* **WRITTEN EXERCISE**
Copy exactly the lines from the one containing "The three.js and Blender code for this object continues." through the one containing "and four bolts.", both included, and nothing else.
_ _ _
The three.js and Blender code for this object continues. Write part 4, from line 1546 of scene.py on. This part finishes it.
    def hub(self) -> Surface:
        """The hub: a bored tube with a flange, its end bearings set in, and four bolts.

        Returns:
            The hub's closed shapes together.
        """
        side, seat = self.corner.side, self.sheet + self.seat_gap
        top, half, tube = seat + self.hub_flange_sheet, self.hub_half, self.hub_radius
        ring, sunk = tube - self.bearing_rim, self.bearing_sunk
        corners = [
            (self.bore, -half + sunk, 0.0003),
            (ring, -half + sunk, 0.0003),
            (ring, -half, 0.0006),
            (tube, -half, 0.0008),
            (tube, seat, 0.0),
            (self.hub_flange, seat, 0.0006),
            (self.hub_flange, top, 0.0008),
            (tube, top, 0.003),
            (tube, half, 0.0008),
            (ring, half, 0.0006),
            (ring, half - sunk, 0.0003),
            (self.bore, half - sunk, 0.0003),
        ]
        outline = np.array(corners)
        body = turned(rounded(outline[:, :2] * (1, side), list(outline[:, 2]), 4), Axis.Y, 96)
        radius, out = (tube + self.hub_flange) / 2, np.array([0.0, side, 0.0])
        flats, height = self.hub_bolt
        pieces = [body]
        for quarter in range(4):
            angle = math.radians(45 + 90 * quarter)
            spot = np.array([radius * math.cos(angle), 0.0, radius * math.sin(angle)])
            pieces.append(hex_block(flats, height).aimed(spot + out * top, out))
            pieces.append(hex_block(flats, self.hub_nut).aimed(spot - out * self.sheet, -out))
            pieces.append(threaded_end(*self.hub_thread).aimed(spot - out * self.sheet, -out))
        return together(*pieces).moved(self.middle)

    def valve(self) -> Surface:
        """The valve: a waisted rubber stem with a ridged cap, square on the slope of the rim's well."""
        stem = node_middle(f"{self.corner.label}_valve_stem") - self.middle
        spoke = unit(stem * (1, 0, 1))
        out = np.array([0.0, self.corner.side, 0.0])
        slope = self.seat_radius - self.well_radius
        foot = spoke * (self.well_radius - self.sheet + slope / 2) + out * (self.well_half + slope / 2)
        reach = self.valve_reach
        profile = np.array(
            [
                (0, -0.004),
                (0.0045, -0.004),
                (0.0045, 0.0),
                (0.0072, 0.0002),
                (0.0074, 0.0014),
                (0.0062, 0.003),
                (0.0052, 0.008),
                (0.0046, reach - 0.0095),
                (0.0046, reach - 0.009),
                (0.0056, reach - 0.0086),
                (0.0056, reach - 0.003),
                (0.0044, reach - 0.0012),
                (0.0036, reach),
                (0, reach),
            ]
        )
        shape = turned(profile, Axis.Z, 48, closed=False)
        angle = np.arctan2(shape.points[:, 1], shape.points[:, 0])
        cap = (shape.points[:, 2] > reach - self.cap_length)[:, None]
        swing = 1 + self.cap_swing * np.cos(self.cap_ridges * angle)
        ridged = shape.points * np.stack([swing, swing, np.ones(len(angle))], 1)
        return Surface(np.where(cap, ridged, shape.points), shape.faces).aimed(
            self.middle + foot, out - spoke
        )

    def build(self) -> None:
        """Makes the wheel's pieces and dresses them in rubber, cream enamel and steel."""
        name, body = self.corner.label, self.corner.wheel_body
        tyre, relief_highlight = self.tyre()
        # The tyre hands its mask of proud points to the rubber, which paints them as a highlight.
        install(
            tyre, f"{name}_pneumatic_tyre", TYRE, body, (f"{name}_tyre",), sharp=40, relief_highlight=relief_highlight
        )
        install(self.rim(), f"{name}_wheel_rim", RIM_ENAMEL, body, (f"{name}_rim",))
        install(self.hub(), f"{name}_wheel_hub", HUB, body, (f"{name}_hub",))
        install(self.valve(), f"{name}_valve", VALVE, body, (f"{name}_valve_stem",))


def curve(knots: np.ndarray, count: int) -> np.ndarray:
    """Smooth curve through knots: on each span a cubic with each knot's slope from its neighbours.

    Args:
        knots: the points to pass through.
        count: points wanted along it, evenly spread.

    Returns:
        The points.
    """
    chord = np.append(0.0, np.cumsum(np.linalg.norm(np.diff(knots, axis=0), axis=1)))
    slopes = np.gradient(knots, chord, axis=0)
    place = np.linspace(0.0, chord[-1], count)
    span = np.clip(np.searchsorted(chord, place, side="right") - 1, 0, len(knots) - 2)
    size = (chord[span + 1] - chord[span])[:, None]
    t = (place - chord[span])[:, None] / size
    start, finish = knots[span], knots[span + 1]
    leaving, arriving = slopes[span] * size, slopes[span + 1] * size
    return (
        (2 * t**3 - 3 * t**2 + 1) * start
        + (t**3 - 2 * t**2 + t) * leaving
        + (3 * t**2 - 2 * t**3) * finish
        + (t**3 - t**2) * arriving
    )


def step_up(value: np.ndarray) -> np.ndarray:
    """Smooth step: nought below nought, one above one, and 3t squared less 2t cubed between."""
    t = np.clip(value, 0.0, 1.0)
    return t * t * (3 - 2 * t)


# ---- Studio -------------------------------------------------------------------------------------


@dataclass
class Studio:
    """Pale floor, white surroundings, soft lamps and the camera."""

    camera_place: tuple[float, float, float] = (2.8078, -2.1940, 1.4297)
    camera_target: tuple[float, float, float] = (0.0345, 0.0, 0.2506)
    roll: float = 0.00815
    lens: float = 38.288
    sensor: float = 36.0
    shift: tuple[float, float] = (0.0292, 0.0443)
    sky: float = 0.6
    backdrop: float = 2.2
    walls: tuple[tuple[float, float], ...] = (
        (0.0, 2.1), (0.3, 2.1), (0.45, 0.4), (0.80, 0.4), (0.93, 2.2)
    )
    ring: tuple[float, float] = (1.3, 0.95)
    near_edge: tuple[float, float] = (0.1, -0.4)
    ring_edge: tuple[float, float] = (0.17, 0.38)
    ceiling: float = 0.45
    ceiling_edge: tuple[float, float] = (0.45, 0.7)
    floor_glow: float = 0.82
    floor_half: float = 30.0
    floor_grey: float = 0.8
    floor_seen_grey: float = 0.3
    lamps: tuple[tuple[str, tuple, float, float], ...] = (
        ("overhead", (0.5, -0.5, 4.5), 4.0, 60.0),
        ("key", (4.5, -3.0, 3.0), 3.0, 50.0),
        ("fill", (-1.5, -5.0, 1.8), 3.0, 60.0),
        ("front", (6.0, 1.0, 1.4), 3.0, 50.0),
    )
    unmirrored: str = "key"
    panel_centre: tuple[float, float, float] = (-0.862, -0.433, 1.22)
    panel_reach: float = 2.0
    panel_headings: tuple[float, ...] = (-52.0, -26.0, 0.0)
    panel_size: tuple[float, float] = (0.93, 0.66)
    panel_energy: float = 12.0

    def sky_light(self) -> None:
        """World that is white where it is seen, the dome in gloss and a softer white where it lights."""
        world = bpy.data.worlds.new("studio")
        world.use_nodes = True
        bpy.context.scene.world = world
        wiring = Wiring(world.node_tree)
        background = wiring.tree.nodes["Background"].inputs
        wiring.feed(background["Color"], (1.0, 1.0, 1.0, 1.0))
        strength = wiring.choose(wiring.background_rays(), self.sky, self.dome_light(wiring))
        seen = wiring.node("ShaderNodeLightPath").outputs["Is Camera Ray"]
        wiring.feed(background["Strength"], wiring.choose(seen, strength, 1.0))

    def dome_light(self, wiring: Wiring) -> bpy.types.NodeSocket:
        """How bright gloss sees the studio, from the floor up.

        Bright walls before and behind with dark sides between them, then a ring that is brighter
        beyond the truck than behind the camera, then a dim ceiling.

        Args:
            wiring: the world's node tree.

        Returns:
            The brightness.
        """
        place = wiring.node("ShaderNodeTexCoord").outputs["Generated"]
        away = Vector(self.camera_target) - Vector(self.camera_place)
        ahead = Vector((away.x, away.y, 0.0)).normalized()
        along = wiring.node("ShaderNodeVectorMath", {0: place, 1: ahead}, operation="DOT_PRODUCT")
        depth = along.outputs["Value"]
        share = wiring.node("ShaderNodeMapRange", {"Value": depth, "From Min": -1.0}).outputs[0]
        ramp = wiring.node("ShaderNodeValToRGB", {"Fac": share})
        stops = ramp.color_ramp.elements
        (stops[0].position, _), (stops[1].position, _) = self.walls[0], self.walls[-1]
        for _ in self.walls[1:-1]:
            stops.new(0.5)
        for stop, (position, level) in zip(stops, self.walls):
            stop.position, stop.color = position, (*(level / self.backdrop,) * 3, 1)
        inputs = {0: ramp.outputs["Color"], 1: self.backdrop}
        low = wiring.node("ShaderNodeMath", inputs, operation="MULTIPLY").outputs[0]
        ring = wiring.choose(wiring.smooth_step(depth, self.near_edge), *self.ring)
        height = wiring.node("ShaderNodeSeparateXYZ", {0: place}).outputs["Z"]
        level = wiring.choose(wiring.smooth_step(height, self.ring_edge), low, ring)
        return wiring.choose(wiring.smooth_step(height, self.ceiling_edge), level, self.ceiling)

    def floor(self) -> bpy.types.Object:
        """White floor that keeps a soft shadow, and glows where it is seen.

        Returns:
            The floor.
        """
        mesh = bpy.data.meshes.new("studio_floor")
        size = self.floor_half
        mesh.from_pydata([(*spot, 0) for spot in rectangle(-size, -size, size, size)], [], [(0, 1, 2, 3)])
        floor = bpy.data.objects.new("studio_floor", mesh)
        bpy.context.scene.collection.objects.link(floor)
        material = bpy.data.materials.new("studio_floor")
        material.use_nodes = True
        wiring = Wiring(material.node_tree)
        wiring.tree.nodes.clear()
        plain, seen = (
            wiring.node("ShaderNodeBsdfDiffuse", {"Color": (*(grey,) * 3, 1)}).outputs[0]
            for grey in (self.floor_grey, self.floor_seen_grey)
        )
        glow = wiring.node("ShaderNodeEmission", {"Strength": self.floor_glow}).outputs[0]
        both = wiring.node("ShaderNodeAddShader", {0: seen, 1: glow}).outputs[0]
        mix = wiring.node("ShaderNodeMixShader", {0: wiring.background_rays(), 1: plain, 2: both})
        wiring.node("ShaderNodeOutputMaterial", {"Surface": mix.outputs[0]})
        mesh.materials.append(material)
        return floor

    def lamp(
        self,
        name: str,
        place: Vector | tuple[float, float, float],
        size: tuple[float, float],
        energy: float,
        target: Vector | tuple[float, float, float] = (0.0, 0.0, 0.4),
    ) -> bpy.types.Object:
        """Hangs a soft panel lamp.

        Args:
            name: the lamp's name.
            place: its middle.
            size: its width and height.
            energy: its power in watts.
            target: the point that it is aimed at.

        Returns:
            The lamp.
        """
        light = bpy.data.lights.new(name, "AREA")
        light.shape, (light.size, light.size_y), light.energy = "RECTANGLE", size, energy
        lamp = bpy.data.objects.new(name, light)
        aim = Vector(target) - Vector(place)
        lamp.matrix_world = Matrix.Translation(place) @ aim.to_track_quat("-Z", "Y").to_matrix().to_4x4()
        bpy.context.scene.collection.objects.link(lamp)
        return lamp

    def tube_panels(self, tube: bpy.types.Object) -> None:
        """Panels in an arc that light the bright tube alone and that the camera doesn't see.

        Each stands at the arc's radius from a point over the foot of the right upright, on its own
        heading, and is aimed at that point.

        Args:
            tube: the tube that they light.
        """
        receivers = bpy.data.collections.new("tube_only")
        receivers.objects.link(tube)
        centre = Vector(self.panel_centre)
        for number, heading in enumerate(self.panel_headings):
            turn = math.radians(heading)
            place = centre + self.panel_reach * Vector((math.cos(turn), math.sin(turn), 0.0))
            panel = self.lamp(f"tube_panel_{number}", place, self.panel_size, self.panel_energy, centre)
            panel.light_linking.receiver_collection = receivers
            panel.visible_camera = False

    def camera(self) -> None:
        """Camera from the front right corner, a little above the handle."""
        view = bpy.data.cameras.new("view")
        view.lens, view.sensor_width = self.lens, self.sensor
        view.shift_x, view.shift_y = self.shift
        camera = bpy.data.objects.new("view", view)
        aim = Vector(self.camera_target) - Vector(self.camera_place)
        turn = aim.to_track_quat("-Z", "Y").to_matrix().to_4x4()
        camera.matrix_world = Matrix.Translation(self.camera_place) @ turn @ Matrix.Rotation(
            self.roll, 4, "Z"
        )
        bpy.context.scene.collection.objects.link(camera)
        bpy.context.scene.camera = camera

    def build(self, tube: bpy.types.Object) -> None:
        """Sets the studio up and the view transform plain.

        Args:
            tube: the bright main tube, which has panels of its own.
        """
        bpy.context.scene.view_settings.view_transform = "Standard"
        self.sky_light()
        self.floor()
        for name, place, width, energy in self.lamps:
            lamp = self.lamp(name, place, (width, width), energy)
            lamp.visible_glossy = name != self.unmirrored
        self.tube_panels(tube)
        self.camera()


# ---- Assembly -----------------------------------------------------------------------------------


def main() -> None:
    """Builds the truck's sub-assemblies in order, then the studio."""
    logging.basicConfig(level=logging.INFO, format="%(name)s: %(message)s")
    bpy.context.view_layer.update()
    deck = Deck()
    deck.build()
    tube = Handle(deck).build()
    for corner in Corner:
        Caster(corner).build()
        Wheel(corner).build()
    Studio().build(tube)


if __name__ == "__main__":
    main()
_ _ _
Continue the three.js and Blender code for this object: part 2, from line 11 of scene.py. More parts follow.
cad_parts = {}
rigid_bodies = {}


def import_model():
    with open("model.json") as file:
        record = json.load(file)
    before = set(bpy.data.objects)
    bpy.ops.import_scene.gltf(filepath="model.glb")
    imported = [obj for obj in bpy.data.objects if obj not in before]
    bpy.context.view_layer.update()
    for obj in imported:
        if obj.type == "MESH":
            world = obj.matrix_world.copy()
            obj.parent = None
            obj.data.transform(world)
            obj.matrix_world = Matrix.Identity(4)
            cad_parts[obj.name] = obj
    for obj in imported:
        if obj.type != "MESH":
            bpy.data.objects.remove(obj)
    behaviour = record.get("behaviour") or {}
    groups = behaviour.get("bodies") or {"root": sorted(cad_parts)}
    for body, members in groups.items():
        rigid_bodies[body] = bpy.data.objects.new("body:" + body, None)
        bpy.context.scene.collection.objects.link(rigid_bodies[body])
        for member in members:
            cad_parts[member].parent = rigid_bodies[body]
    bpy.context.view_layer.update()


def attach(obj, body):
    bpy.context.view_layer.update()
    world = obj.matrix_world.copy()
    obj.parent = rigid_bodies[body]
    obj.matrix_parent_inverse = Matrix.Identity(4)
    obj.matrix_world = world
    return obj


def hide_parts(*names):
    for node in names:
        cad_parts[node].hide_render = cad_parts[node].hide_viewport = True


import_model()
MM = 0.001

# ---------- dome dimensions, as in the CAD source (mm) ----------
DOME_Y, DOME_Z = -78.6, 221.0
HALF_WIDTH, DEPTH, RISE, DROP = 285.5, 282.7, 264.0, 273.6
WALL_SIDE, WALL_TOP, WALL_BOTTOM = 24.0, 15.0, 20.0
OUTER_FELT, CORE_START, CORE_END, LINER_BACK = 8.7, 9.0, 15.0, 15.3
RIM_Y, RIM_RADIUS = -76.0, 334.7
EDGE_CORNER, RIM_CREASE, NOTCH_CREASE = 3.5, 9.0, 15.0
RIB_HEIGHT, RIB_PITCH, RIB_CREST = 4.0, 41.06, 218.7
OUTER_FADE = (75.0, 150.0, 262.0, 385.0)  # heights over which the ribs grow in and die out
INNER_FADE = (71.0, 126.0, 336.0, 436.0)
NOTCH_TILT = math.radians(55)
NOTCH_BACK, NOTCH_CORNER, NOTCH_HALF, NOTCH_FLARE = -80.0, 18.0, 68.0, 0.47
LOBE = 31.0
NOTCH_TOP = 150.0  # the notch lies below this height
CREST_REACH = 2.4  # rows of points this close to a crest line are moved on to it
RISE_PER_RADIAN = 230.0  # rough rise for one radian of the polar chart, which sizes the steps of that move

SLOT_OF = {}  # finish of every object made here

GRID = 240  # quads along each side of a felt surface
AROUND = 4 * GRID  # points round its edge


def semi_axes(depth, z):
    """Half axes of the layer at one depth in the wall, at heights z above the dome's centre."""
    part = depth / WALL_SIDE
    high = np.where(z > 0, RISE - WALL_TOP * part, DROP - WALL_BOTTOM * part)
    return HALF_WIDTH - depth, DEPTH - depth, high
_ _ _
* **EXERCISE ANSWER**
The three.js and Blender code for this object continues. Write part 4, from line 1546 of scene.py on. This part finishes it.
    def hub(self) -> Surface:
        """The hub: a bored tube with a flange, its end bearings set in, and four bolts.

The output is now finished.